The rabbi reiterated that, though some have criticized his book as anti-Catholic, that is "absolutely" not the intention. He is highlighting how Michelangelo disagreed with the cruelty of Pope Julius II while still honoring the church.

Rabbi Benjamin Blech appears on The Glenn Beck Program Feb. 3, 2015. (Photo: TheBlaze TV)

"1492, the Jews were expelled from Spain," Blech said. "The entire world in the name of Christianity [is] crucifying the Jewish people, and this bothered Michelangelo to no end. Not because in particular he was solely a lover of Jews, but because he had this concept of God being the God of all people.
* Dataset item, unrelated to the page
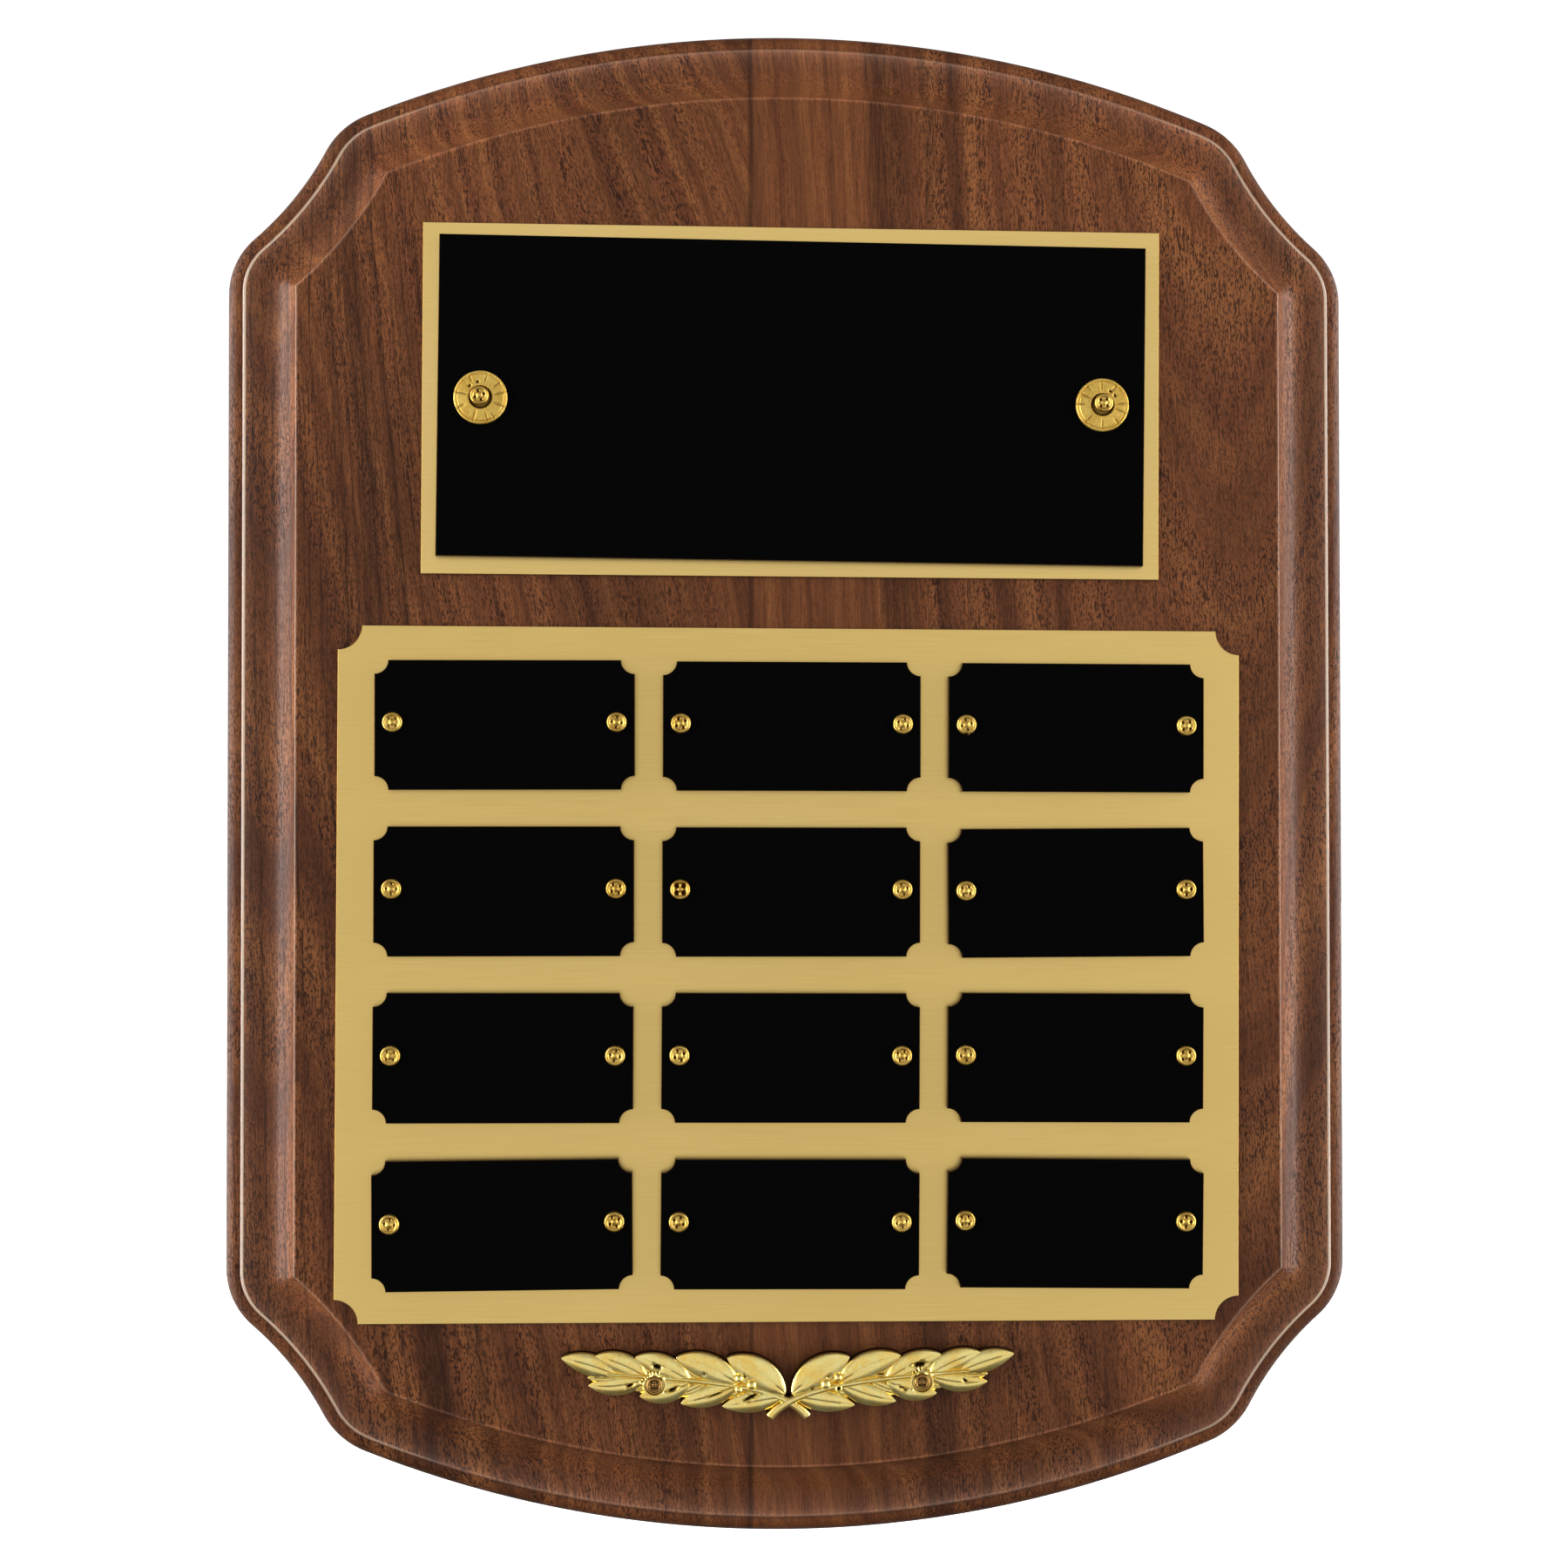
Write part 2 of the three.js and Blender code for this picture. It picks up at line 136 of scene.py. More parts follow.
# The room's light comes from bright silks at both sides, from the white sweep behind and
# from the white card round the camera, whose own body shades the middle; the ceiling and
# the table below are dim. To the camera itself the room is plain white.
world = bpy.data.worlds.new("studio_room")
scene.world = world
world.use_nodes = True
room = world.node_tree
room.nodes.clear()
direction = add_node(room, "ShaderNodeTexCoord").outputs["Generated"]
axes = add_node(room, "ShaderNodeSeparateXYZ", {0: direction})
sweep = add_node(room, "ShaderNodeMapRange", {
    "Value": axes.outputs["Y"], "From Min": -0.2, "From Max": 0.4, "To Min": 0.3, "To Max": 1.1,
}, interpolation_type="SMOOTHSTEP")
card = add_node(room, "ShaderNodeMapRange", {
    "Value": axes.outputs["Y"], "From Min": -0.9, "From Max": -0.6, "To Min": 0.83, "To Max": 0.0,
}, interpolation_type="SMOOTHSTEP")
camera_shade = add_node(room, "ShaderNodeMapRange", {
    "Value": axes.outputs["Y"], "From Min": -1.0, "From Max": -0.97, "To Min": 0.6, "To Max": 1.0,
}, interpolation_type="SMOOTHSTEP")
up_or_down = add_node(room, "ShaderNodeMath", {0: axes.outputs["Z"]}, operation="ABSOLUTE")
ceiling_and_table_shade = add_node(room, "ShaderNodeMapRange", {
    "Value": up_or_down, "From Min": 0.35, "From Max": 0.85, "To Min": 1.0, "To Max": 0.3,
}, interpolation_type="SMOOTHSTEP")
shaded_card = add_node(room, "ShaderNodeMath", {0: card, 1: camera_shade}, operation="MULTIPLY")
silk_place = add_node(room, "ShaderNodeMath", {0: axes.outputs["X"]}, operation="ABSOLUTE")
silk = add_node(room, "ShaderNodeMapRange", {
    "Value": silk_place, "From Min": 0.74, "From Max": 0.93, "To Min": 0.0, "To Max": 1.0,
}, interpolation_type="SMOOTHSTEP")
silk_strength = add_node(room, "ShaderNodeMapRange", {
    "Value": axes.outputs["X"], "From Min": -0.5, "From Max": 0.5, "To Min": 6.0, "To Max": 4.4})
room_light = add_node(room, "ShaderNodeMath", {0: sweep, 1: shaded_card}, operation="MAXIMUM")
room_light = add_node(room, "ShaderNodeMath", {
    0: silk, 1: silk_strength, 2: room_light}, operation="MULTIPLY_ADD")
room_light = add_node(room, "ShaderNodeMath", {
    0: room_light, 1: ceiling_and_table_shade}, operation="MULTIPLY")
seen = add_node(room, "ShaderNodeLightPath").outputs["Is Camera Ray"]
strength = add_node(room, "ShaderNodeMath", {0: room_light, 1: seen}, operation="MAXIMUM")
sky = add_node(room, "ShaderNodeBackground", {
    "Color": linear("ffffff"), "Strength": strength})
add_node(room, "ShaderNodeOutputWorld", {"Surface": sky})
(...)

He was opposed to fanaticism of any kind."

"When he was given the task of doing the Sistine Chapel ceiling, he wanted to give messages, messages of love, messages of understanding," Blech added. "In fact, the very messages that I would daresay today the church acknowledges and embraces after Vatican II."

Michelangelo was forced to add images of Jesus years later, Blech said, but his original work could have caused him to be killed if he was not so well-known.

Journalists stare at the Sisitne Chapel with its new lighting during a press visit at the Vatican on October 29, 2014. AFP PHOTO / Filippo MONTEFORTE / MUSEI VATICANI

"You have to understand that his fame, his art, his ability subsequently made it impossible for the church to condemn the work," Blech said. "So what they did was re-explain it."

The rabbi referenced numerous images in the chapel that he said prominent docents have failed to comprehend, or described away with phrases like, "nobody can figure out what this means." But Blech said a knowledge of Judaism -- which Michelangelo had been taught by his tutor Pico della Mirandola -- makes the images perfectly understandable.

The rabbi referenced a scroll with the word "ALEF" and a Hebrew letter meaning seventy written on it, which he said means one God for all seventy nations. And when Michelangelo later added images of Jesus, he continued to defend those who were being persecuted. When he depicted Jesus among the righteous, he included a Jew with the group.

"What in the world is he doing among the righteous?" Blech asked. "Don't people who reject Jesus lose all share in the world to come? ... Here in the 1500s Michelangelo is saying Jews can be up in heaven. What a daring statement!"

Blech said Michelangelo is "hitting you over the head" with messages of peace and tolerance for other religions in the Sistine Chapel, embracing a "far more a universalistic vision of a God who loves all his children" than some of his contemporaries.